BEIRUT: An American citizen convicted on terrorism charges in the United Arab Emirates said on Thursday he confessed under torture and suspected that US authorities played a role in his detention and prosecution in the Gulf country. Naji Hamdan, an American of Lebanese origin, was deported to Lebanon last week after completing his 18-month sentence in Abu Dhabi. 

The Emirates’ highest court convicted Hamdan on October 12 on terrorism-related charges, including having links to an Al-Qaeda-affiliated group in Iraq, and sentenced him to 18 months in prison. 

Hamdan, 43, was freed shortly afterward because the court counted time he served before his conviction. 

Speaking to The Associated Press in Beirut on Thursday, Hamdan called the charges against him “fabrications” that he admitted to during harsh interrogations by the Emirates’ state security agents. 

“The beating was so severe that I sometimes fainted,” he said. He said interrogators kicked him in the liver after he told them he had liver problems. 

Hamdan said he asked interrogators what they wanted to hear from him to stop the beatings, and they told him to admit to membership in Al-Qaeda. He agreed, he said. 

Rights groups, including the American Civil Liberties Union, have accused United States authorities of pushing Hamdan’s case in the Emirates because they lacked sufficient evidence for American courts. 

The ACLU asked a United States court to press for a halt to the case, but an American judge ruled in August that there was no authority to interfere in a foreign country’s criminal prosecution. 

Hamdan was arrested in the UAE in August 2008. Hamdan said that nearly two months after he was detained, Emirates authorities gave him new clothes, told him he’d be released within a week and that a US Embassy official would come meet him. He was ordered to say he had been treated well, he said. 

He said that he followed their orders, but tried to indicate to the American officer with gestures that he couldn’t speak freely. 

He told the AP he is “100 percent” sure UAE and US authorities cooperated in his detention. The American Embassy in the Emirates had declined to comment on the case during the trial except to say that Hamdan was given consular support. 

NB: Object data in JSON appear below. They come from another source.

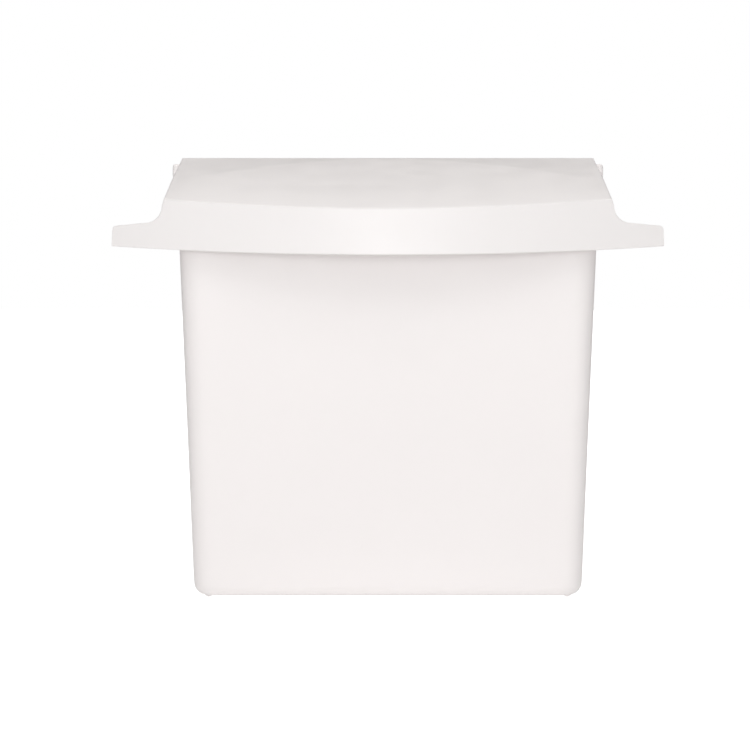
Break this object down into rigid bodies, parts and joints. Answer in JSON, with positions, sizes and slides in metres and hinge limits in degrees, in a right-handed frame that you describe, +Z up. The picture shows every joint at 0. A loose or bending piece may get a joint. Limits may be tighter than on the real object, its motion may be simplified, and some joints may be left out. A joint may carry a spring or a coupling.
{
  "type": "wall-mounted lidded waste bin",
  "caption": "Narrow lidded waste bin with a bowed self-closing lid, side lift tabs, a flat back for wall fixing and a lift-out liner.",
  "frame": {"origin": "bottom centre of the bounding box, on the surface the foot pips stand on", "axes": "+X to the right seen from the front, +Y back towards the wall, +Z up"},
  "size_m": [0.3302, 0.1346, 0.2692],
  "materials": {
    "bin_plastic": "warm white moulded plastic, satin with a fine grain",
    "lid_plastic": "warm white moulded plastic, satin with a fine grain",
    "pin_plastic": "warm white moulded plastic, smooth",
    "liner_plastic": "light grey moulded plastic, matte",
    "bail_wire": "drawn steel wire, zinc plated",
    "tape_foam": "white foam adhesive strip with a matte release film"
  },
  "bodies": {
    "bin": {"bin_body": "bin_plastic", "hinge_pin_left": "pin_plastic", "hinge_pin_right": "pin_plastic", "mounting_tape_left": "tape_foam", "mounting_tape_right": "tape_foam"},
    "lid": {"lid": "lid_plastic"},
    "liner": {"rigid_liner": "liner_plastic"},
    "bail": {"liner_bail": "bail_wire"}
  },
  "joints": [
    {"name": "lid_hinge", "type": "hinge", "parent": "bin", "child": "lid", "pos_m": [0, 0.0565, 0.2598], "axis": [-1, 0, 0], "range_deg": [0, 95]},
    {"name": "liner_lift", "type": "slide", "parent": "bin", "child": "liner", "axis": [0, 0, 1], "range_m": [0, 0.06]},
    {"name": "bail_swing", "type": "hinge", "parent": "liner", "child": "bail", "pos_m": [0, 0.01094, 0.161], "axis": [-1, 0, 0], "range_deg": [0, 153.4]}
  ]
}
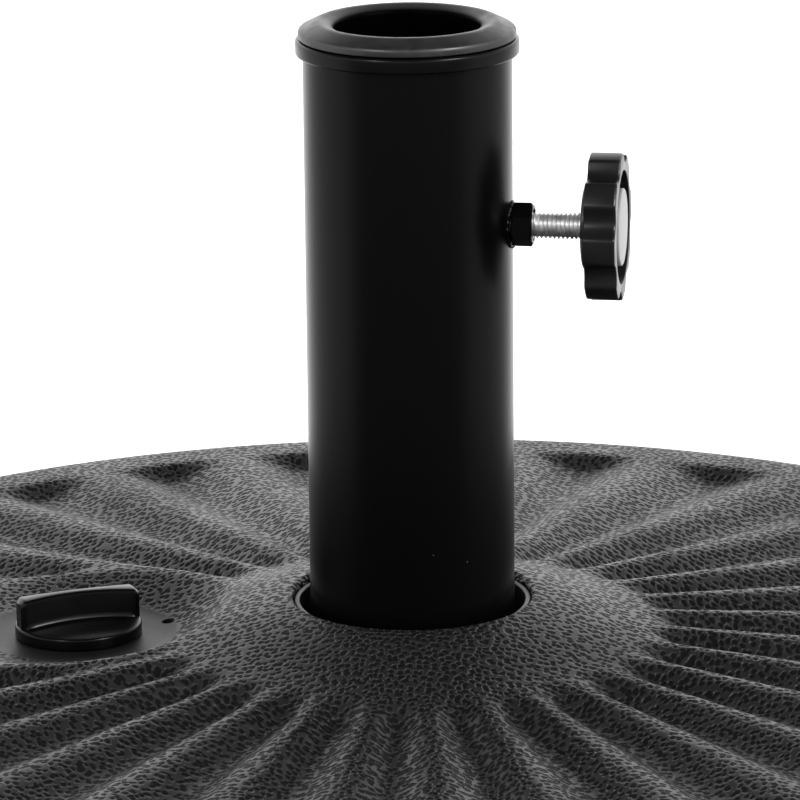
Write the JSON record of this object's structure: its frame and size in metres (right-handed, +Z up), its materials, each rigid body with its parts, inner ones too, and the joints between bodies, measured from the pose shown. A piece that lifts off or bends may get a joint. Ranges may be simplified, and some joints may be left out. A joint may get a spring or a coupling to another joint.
{
  "type": "parasol base",
  "caption": "Round ribbed plastic parasol base with a weighted core, upright steel pole tube, reducer ring, side clamp knob and screw-in fill cap.",
  "frame": {"origin": "centre of the underside, on the floor, on the pole tube's axis", "axes": "+Z up along the pole tube, +X along the clamp screw, out through the knob"},
  "size_m": [0.508, 0.508, 0.2453],
  "materials": {
    "shell_plastic": "satin",
    "black_plastic": "satin",
    "grey_plastic": "satin",
    "ballast": "matte",
    "black_rubber": "matte",
    "black_steel": "satin",
    "zinc_steel": "satin"
  },
  "bodies": {
    "base": {"base_shell": "shell_plastic", "ballast_fill": "ballast", "socket_sleeve": "black_plastic", "pole_tube": "black_steel", "tube_end_plate": "black_steel", "end_plate_nut": "black_steel", "centre_bolt": "zinc_steel", "centre_washer": "zinc_steel", "centre_lock_washer": "zinc_steel", "tube_collar": "black_plastic", "clamp_nut": "black_steel"},
    "pad": {"clamp_pad": "black_plastic"},
    "knob": {"clamp_bolt": "zinc_steel", "knob_body": "black_plastic", "knob_cap": "grey_plastic"},
    "seal": {"cap_seal": "black_rubber"},
    "cap": {"fill_cap": "black_plastic"},
    "reducer": {"reducer_ring": "black_plastic"}
  },
  "joints": [
    {"name": "clamp_travel", "type": "slide", "parent": "base", "child": "pad", "axis": [1, 0, 0], "range_m": [-0.0138, 0.0026]},
    {"name": "knob_turn", "type": "hinge", "parent": "pad", "child": "knob", "pos_m": [0.051, 0, 0.1859], "axis": [1, 0, 0], "range_deg": [-3960, 720]},
    {"name": "cap_rise", "type": "slide", "parent": "base", "child": "seal", "axis": [0, 0, 1], "range_m": [0, 0.0121]},
    {"name": "cap_turn", "type": "hinge", "parent": "seal", "child": "cap", "pos_m": [-0.10186, 0.00534, 0.0573], "axis": [0, 0, 1], "range_deg": [0, 1440]},
    {"name": "reducer_lift", "type": "slide", "parent": "base", "child": "reducer", "axis": [0, 0, 1], "range_m": [0, 0.05]}
  ],
  "couplings": [
    {"joint": "clamp_travel", "follows": "knob_turn", "m_per_rad": 0.00019894},
    {"joint": "cap_rise", "follows": "cap_turn", "m_per_rad": 0.00047746}
  ]
}
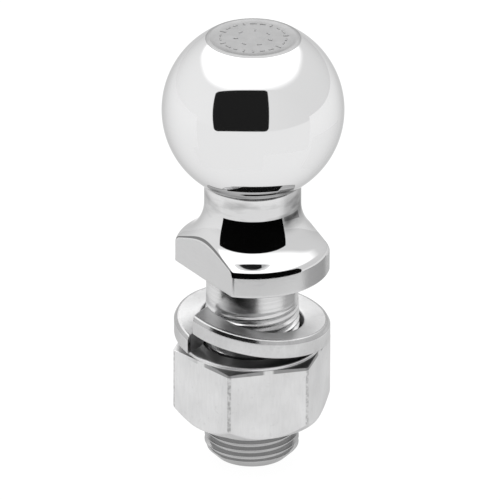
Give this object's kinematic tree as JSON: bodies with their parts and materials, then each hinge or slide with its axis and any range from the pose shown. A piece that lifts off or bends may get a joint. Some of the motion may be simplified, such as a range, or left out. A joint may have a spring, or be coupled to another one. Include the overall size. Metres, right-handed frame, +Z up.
{
  "type": "trailer hitch ball",
  "caption": "Forged hitch ball on a threaded shank, with flared seat flange, split spring lock washer and hex nut.",
  "frame": {"origin": "centre of the shank's flat end face, at the bottom", "axes": "+Z up along the shank axis towards the ball; the nut and washer slide and turn on +Z"},
  "size_m": [0.0476, 0.0476, 0.1196],
  "materials": {
    "mirror_chrome": "polished mirror chrome over forged steel",
    "plated_spring_steel": "satin plated spring steel with fine grain along the coil",
    "zinc_plate": "satin zinc plate, faintly mottled"
  },
  "bodies": {
    "ball_stud": {"ball_stud": "mirror_chrome"},
    "lock_washer": {"lock_washer": "plated_spring_steel"},
    "hex_nut": {"hex_nut": "zinc_plate"}
  },
  "joints": [
    {"name": "washer_slide", "type": "slide", "parent": "ball_stud", "child": "lock_washer", "axis": [0, 0, 1], "range_m": [-0.0327, 0.0084]},
    {"name": "nut_turn", "type": "hinge", "parent": "lock_washer", "child": "hex_nut", "pos_m": [0, 0, 0.0225], "axis": [0, 0, 1], "range_deg": [-6480, 1656]}
  ],
  "couplings": [
    {"joint": "washer_slide", "follows": "nut_turn", "m_per_rad": 0.00028875}
  ]
}
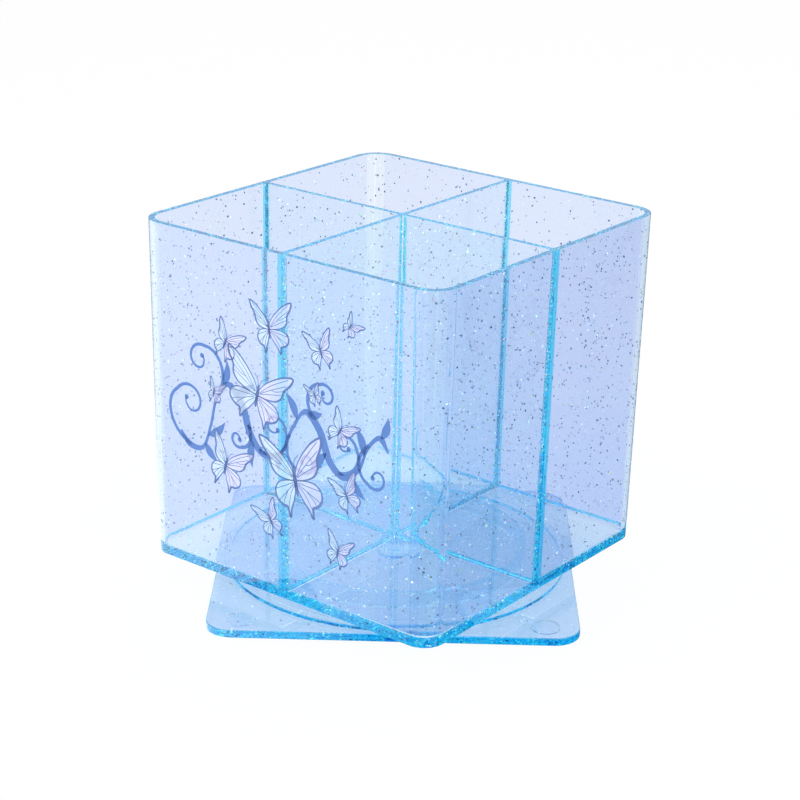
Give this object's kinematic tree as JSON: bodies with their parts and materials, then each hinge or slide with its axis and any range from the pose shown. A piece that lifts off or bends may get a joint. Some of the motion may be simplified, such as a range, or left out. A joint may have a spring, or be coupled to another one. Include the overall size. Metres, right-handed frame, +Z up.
{
  "type": "lazy susan organizer",
  "caption": "Square see-through desk organizer with a cross of dividers, spinning on a square base plate.",
  "frame": {"origin": "middle of the surface that the feet stand on, on the turntable's axis", "axes": "+Z up along the turntable's axis; X and Y square to the walls of the cup at rest; -Y is the printed wall"},
  "size_m": [0.14, 0.14, 0.1083],
  "materials": {
    "glitter_plastic": "polished see-through pale blue with glitter",
    "base_plastic": "polished see-through pale blue with glitter",
    "clear_plastic": "polished see-through pale blue",
    "pin_plastic": "see-through pale blue",
    "washer_plastic": "milky see-through",
    "foot_gel": "clear soft gel",
    "glitter_flakes": "bright foil flakes moulded into the plastic",
    "print_ink": "thin satin ink printed on the wall"
  },
  "bodies": {
    "base": {"base_plate": "base_plastic", "thrust_washer": "washer_plastic", "foot_front_left": "foot_gel", "foot_front_right": "foot_gel", "foot_back_left": "foot_gel", "foot_back_right": "foot_gel"},
    "cup": {"organizer_cup": "glitter_plastic", "turntable_ring": "clear_plastic", "pivot_pin": "pin_plastic"}
  },
  "joints": [
    {"name": "cup_spin", "type": "hinge", "parent": "base", "child": "cup", "pos_m": [0, 0, 0], "axis": [0, 0, 1], "continuous": true}
  ]
}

Hamdan moved to the US as a college student. He later became a citizen and ran a successful auto-parts business near Los Angeles, where he was active in the Islamic community. 

He said that the FBI began questioning him about whether he had terrorist ties in 1999, and he decided to move his family back to the Middle East in 2006. 

Hamdan said Lebanese authorities had detained him for a week in the past and questioned him about links to other militant groups. 

He plans to stay in Lebanon, he said, where he has three children and a family.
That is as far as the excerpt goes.